Audiovisuelle Medien und Altersverifikation
Überarbeitung der Audiovisuellen Mediendienste-Richtlinie (AVMSD)
Eine Überarbeitung soll die Regelungen an die fortschreitende Digitalisierung und die sich wandelnden Medienlandschaften anpassen. Ziel ist es, die Marktbedingungen für audiovisuelle Mediendienste zu verbessern und sicherzustellen, dass die EU-Medienregulierung den modernen Anforderungen entspricht.

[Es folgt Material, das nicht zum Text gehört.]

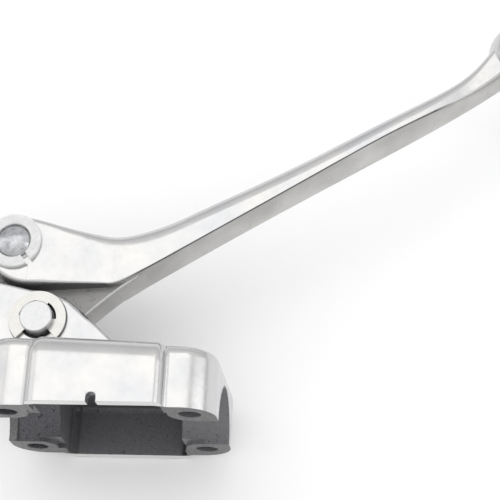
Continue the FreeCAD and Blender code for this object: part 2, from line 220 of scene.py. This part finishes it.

Digitale Altersverifikations-Brieftasche
Eine digitale Brieftasche zur Altersverifikation soll die Sicherheit von Minderjährigen im digitalen Raum erhöhen und den DSA ergänzen. Diese Lösung würde es ermöglichen, das Alter von Nutzern verlässlich zu überprüfen, bevor sie Zugang zu altersbeschränkten Inhalten erhalten. Dies könnte das Vertrauen der Eltern und Erziehungsberechtigten in digitale Dienste stärken.
Anpassungen der Urheberrechtsrichtlinie bezüglich generativer KI
Angesichts der zunehmenden Nutzung generativer KI soll die Urheberrechtsrichtlinie angepasst werden, um die illegale Nutzung von Inhalten zu verhindern und die Rechte von Kreativen zu schützen. Diese Anpassungen könnten sicherstellen, dass KI-Systeme verantwortungsvoll und im Einklang mit den Rechten der Urheber entwickelt und genutzt werden.

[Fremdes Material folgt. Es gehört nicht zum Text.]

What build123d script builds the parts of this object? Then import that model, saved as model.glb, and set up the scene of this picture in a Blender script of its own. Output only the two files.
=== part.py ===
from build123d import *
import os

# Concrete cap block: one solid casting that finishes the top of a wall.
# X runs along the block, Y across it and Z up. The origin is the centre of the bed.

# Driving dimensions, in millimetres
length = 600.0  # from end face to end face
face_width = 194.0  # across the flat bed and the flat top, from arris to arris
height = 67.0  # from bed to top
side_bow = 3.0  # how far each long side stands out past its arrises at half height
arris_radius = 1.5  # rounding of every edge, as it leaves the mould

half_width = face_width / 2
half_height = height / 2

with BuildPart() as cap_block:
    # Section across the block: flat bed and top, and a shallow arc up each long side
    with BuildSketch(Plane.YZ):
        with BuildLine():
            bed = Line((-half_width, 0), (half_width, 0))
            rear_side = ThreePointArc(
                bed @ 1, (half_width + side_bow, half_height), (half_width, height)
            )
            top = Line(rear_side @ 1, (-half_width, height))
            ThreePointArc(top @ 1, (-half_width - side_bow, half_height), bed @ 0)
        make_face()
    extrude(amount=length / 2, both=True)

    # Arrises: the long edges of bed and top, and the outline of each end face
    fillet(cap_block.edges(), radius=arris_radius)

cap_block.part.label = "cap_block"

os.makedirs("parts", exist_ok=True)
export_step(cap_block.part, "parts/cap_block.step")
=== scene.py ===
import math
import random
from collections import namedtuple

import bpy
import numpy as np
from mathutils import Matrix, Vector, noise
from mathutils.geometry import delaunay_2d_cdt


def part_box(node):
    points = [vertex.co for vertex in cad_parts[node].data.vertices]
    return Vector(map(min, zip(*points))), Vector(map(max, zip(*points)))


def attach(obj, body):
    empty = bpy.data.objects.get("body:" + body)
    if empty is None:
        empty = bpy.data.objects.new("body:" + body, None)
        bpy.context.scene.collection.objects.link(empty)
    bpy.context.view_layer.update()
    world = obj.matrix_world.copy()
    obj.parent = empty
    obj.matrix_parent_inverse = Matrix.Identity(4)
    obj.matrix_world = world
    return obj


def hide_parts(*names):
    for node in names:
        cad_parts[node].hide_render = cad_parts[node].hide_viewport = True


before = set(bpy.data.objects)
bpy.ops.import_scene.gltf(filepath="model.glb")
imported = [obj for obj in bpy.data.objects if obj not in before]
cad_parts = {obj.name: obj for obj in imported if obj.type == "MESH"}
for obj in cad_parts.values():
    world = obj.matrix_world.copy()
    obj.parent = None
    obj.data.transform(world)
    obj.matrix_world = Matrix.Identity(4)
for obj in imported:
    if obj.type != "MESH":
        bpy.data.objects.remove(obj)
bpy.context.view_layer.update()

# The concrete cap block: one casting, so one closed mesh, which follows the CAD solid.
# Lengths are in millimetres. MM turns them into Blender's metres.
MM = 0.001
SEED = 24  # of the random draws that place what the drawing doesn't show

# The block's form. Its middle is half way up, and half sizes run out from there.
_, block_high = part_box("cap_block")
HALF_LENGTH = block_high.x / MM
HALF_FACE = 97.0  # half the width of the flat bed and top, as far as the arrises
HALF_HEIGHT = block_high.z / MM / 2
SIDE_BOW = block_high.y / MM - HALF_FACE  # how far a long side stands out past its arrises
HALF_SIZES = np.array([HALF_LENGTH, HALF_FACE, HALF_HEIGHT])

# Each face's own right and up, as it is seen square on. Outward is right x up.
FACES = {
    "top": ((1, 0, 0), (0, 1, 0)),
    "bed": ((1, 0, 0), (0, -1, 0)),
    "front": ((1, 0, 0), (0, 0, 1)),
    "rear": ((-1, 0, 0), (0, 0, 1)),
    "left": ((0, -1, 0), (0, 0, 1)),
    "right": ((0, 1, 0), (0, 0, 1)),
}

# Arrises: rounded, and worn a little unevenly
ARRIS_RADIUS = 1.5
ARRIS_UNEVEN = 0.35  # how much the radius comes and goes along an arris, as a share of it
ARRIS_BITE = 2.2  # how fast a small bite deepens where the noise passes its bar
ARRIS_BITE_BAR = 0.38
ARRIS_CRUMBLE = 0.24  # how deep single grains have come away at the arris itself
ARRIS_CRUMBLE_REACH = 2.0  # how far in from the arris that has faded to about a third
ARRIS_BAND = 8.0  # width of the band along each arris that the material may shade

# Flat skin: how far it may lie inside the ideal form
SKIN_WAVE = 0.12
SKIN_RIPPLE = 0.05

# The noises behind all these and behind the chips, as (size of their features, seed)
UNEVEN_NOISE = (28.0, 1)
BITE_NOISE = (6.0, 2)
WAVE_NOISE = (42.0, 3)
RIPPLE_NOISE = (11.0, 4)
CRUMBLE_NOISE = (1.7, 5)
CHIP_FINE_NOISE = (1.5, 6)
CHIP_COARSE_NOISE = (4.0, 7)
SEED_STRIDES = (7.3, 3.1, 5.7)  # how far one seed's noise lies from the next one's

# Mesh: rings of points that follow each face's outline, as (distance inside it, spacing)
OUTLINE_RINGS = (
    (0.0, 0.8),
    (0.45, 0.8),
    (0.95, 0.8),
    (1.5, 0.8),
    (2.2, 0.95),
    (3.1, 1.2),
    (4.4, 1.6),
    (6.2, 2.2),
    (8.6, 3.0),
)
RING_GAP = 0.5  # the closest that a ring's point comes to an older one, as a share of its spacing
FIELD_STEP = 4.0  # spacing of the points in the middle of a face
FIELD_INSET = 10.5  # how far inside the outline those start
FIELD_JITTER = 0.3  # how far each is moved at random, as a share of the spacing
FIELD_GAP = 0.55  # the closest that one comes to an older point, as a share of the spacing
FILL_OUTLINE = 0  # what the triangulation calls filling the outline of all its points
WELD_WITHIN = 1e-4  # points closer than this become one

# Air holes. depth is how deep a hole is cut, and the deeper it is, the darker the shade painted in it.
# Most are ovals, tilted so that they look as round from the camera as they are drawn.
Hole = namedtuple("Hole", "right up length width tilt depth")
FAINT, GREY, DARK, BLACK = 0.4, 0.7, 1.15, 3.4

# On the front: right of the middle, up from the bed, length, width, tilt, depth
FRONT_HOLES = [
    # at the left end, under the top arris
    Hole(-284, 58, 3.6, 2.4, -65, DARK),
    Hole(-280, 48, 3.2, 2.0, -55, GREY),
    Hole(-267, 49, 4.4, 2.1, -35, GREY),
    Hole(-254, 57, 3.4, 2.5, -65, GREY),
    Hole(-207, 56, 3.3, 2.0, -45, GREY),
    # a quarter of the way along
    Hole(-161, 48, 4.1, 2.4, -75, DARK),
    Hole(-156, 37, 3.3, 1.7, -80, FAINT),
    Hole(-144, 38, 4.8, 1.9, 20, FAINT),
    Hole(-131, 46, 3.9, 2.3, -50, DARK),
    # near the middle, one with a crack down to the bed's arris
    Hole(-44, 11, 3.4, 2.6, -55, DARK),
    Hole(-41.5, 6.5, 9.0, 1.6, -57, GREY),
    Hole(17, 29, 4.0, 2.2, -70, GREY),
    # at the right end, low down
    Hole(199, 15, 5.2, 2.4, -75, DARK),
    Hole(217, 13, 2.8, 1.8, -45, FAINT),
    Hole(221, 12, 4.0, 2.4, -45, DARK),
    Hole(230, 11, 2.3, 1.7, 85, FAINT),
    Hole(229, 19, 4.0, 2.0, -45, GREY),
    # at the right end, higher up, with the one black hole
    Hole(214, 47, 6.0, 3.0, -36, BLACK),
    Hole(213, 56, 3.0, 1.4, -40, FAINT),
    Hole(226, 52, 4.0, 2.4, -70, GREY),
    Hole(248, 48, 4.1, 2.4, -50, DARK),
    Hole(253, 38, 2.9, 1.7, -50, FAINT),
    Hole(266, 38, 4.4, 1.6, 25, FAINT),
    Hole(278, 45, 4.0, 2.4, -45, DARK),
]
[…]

Lizenzvereinbarungen für KI-Training
Die EU-Kommission plant die Entwicklung eines Lizenzmarktes für Trainingsdaten, um urheberrechtlich geschützte Inhalte für das Training generativer KI-Anwendungen zu nutzen. Dies umfasst die Einführung eines Opt-out-Protokolls für Rechteinhaber, um ihre Inhalte vor Daten-Scraping zu schützen. Diese Initiative wird sicherstellen, dass KI-Unternehmen faire und nicht diskriminierende Bedingungen für den Zugang zu Trainingsdaten haben und gleichzeitig die Rechte der Urheber respektieren.
Ein Blick in die Zukunft
In der Legislaturperiode 2019-2024 wurden bedeutende Fortschritte in der EU-Gesetzgebung erzielt, insbesondere im Bereich digitaler Dienste und Märkte. Der Digital Services Act und der Digital Markets Act wurden verabschiedet, um die Verantwortung von Online-Plattformen zu klären und den fairen Wettbewerb zu fördern. Im Datenschutz und der Datennutzung wurden der Data Governance Act und der Data Act implementiert, während der AI Act einen rechtlichen Rahmen für den Einsatz von Künstlicher Intelligenz setzt. Maßnahmen zur Cybersicherheit, wie der Cyber Solidarity Act und der Cyber Resilience Act, wurden ebenfalls eingeführt, um die digitale Infrastruktur der EU zu stärken. Trotz dieser Fortschritte bleiben einige Initiativen, wie die Einführung des digitalen Euro und die KI-Haftungsrichtlinie, offen und bedürfen weiterer Arbeit in der kommenden Legislaturperiode. Alles in Allem dürfte der Gesetzestsunami der letzten Legislaturperiode aber abebben – nun geht es darum, die beschlossenen Regeln anzuwenden und bestehende Gesetze an die neue Umwelt anzupassen. Auch Unternehmen sollten ihre Vertragsbeziehungen daraufhin prüfen, ob diese mit den neuen Regeln kompatibel sind.